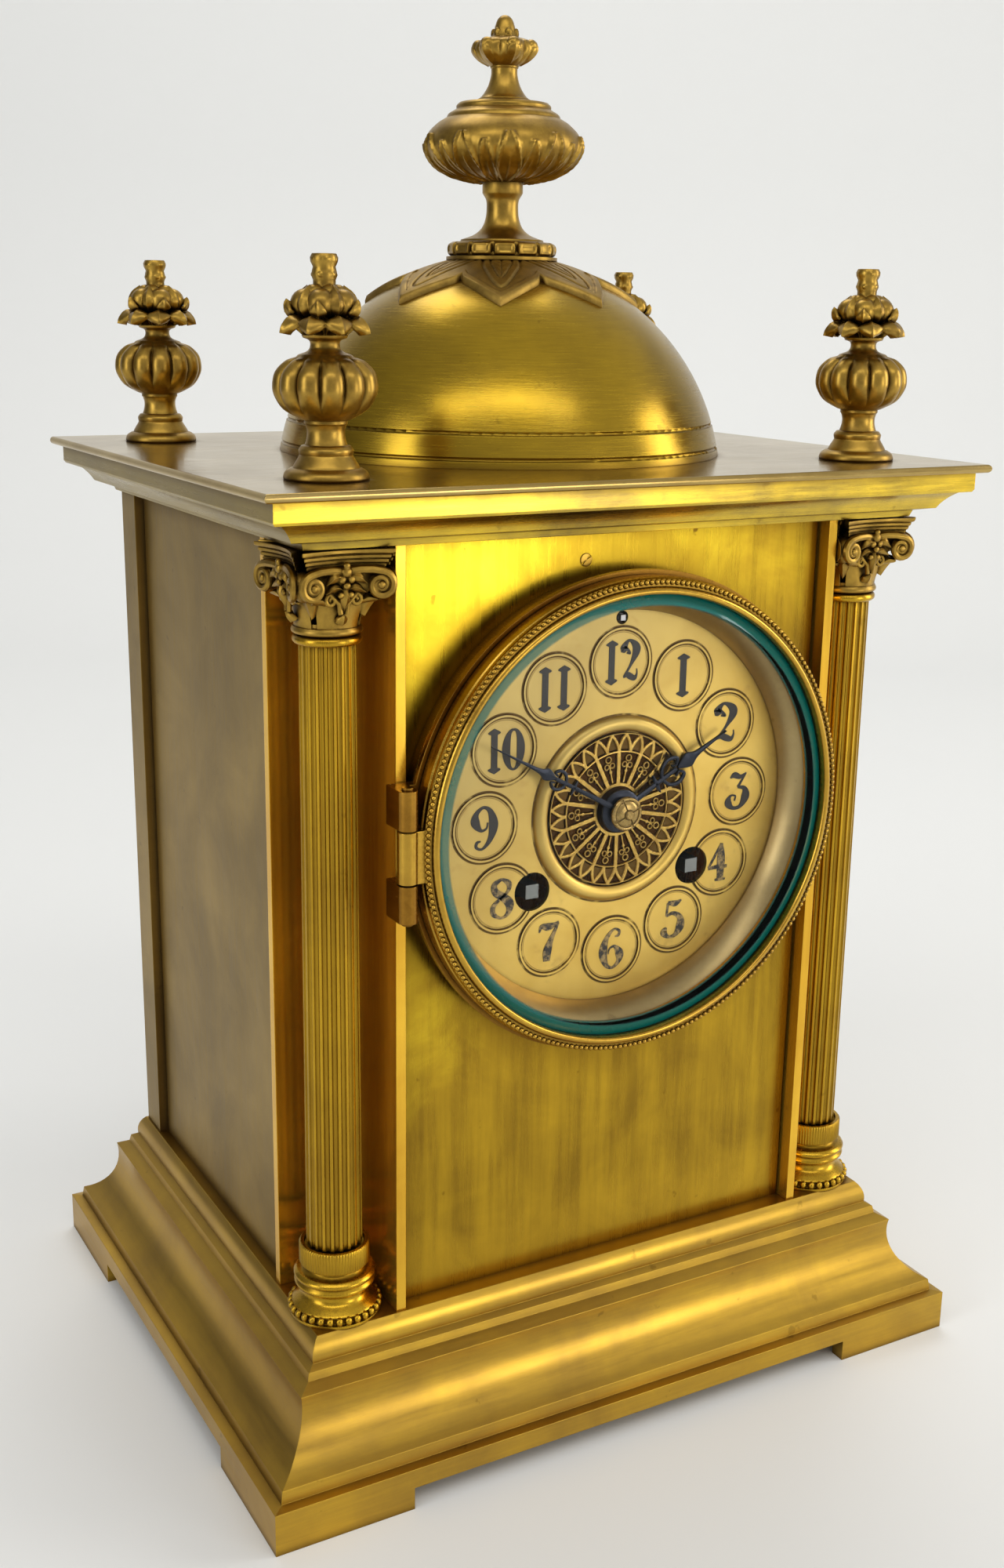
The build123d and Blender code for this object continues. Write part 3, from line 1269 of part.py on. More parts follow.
def winding_arbor(at, side):
    """An arbor with its squared end at the dial and its ratchet wheel on the front plate."""
    square_back = PLATE_FRONT - 4.0
    turn_level([
        (0, PLATE_BACK),
        (WINDING_ARBOR_R / 2, PLATE_BACK),
        (WINDING_ARBOR_R / 2, GAP_BACK - SHAKE),
        (WINDING_ARBOR_R, GAP_BACK - SHAKE),
        (WINDING_ARBOR_R, square_back),
        (0, square_back),
    ], at)
    with BuildSketch(dial_plane(square_back)) as square:
        with Locations(at):
            Rectangle(WINDING_SQUARE, WINDING_SQUARE)
    extrude(square.sketch, amount=square_back - DIAL_FRONT)
    with BuildSketch(dial_plane(PLATE_FRONT - SHAKE)) as ratchet:
        corners = []
        for tooth in range(RATCHET_TEETH):
            start = side * tooth * 360 / RATCHET_TEETH
            corners.append(polar((0, 0), RATCHET_R - 1.2, start))
            corners.append(polar((0, 0), RATCHET_R, start + side * 2.0))
        with Locations(at):
            Polygon(*corners, align=None)
    extrude(ratchet.sketch, amount=WHEEL_T)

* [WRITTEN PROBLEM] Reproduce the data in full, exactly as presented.

* [THE REPLY]
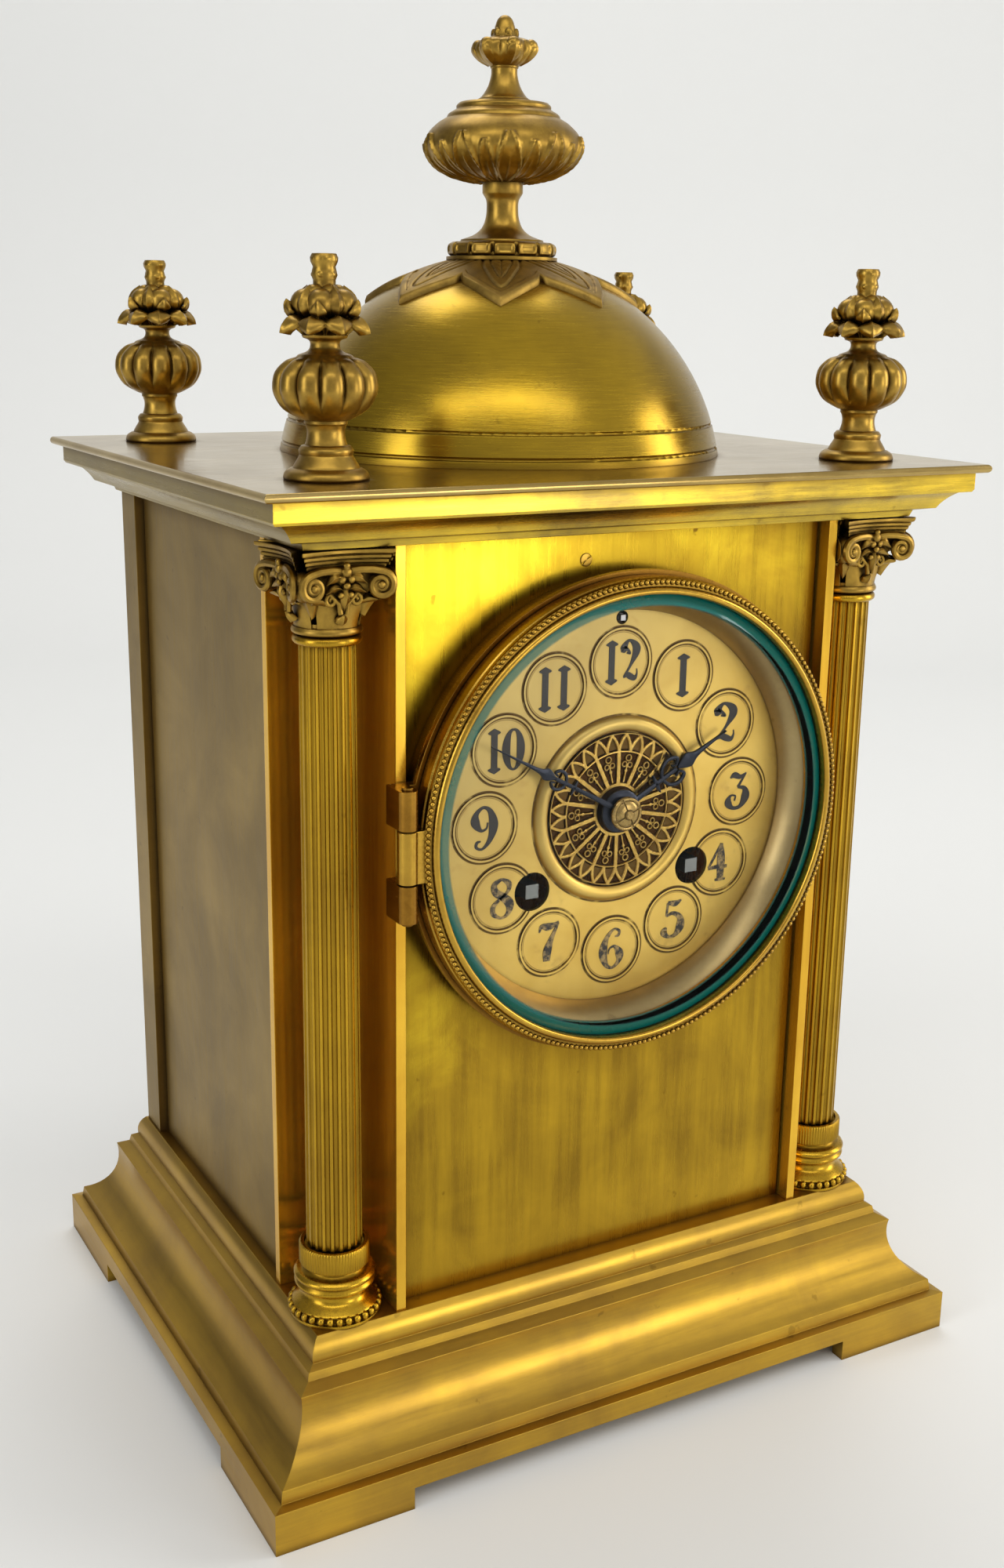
The build123d and Blender code for this object continues. Write part 3, from line 1269 of part.py on. More parts follow.
def winding_arbor(at, side):
    """An arbor with its squared end at the dial and its ratchet wheel on the front plate."""
    square_back = PLATE_FRONT - 4.0
    turn_level([
        (0, PLATE_BACK),
        (WINDING_ARBOR_R / 2, PLATE_BACK),
        (WINDING_ARBOR_R / 2, GAP_BACK - SHAKE),
        (WINDING_ARBOR_R, GAP_BACK - SHAKE),
        (WINDING_ARBOR_R, square_back),
        (0, square_back),
    ], at)
    with BuildSketch(dial_plane(square_back)) as square:
        with Locations(at):
            Rectangle(WINDING_SQUARE, WINDING_SQUARE)
    extrude(square.sketch, amount=square_back - DIAL_FRONT)
    with BuildSketch(dial_plane(PLATE_FRONT - SHAKE)) as ratchet:
        corners = []
        for tooth in range(RATCHET_TEETH):
            start = side * tooth * 360 / RATCHET_TEETH
            corners.append(polar((0, 0), RATCHET_R - 1.2, start))
            corners.append(polar((0, 0), RATCHET_R, start + side * 2.0))
        with Locations(at):
            Polygon(*corners, align=None)
    extrude(ratchet.sketch, amount=WHEEL_T)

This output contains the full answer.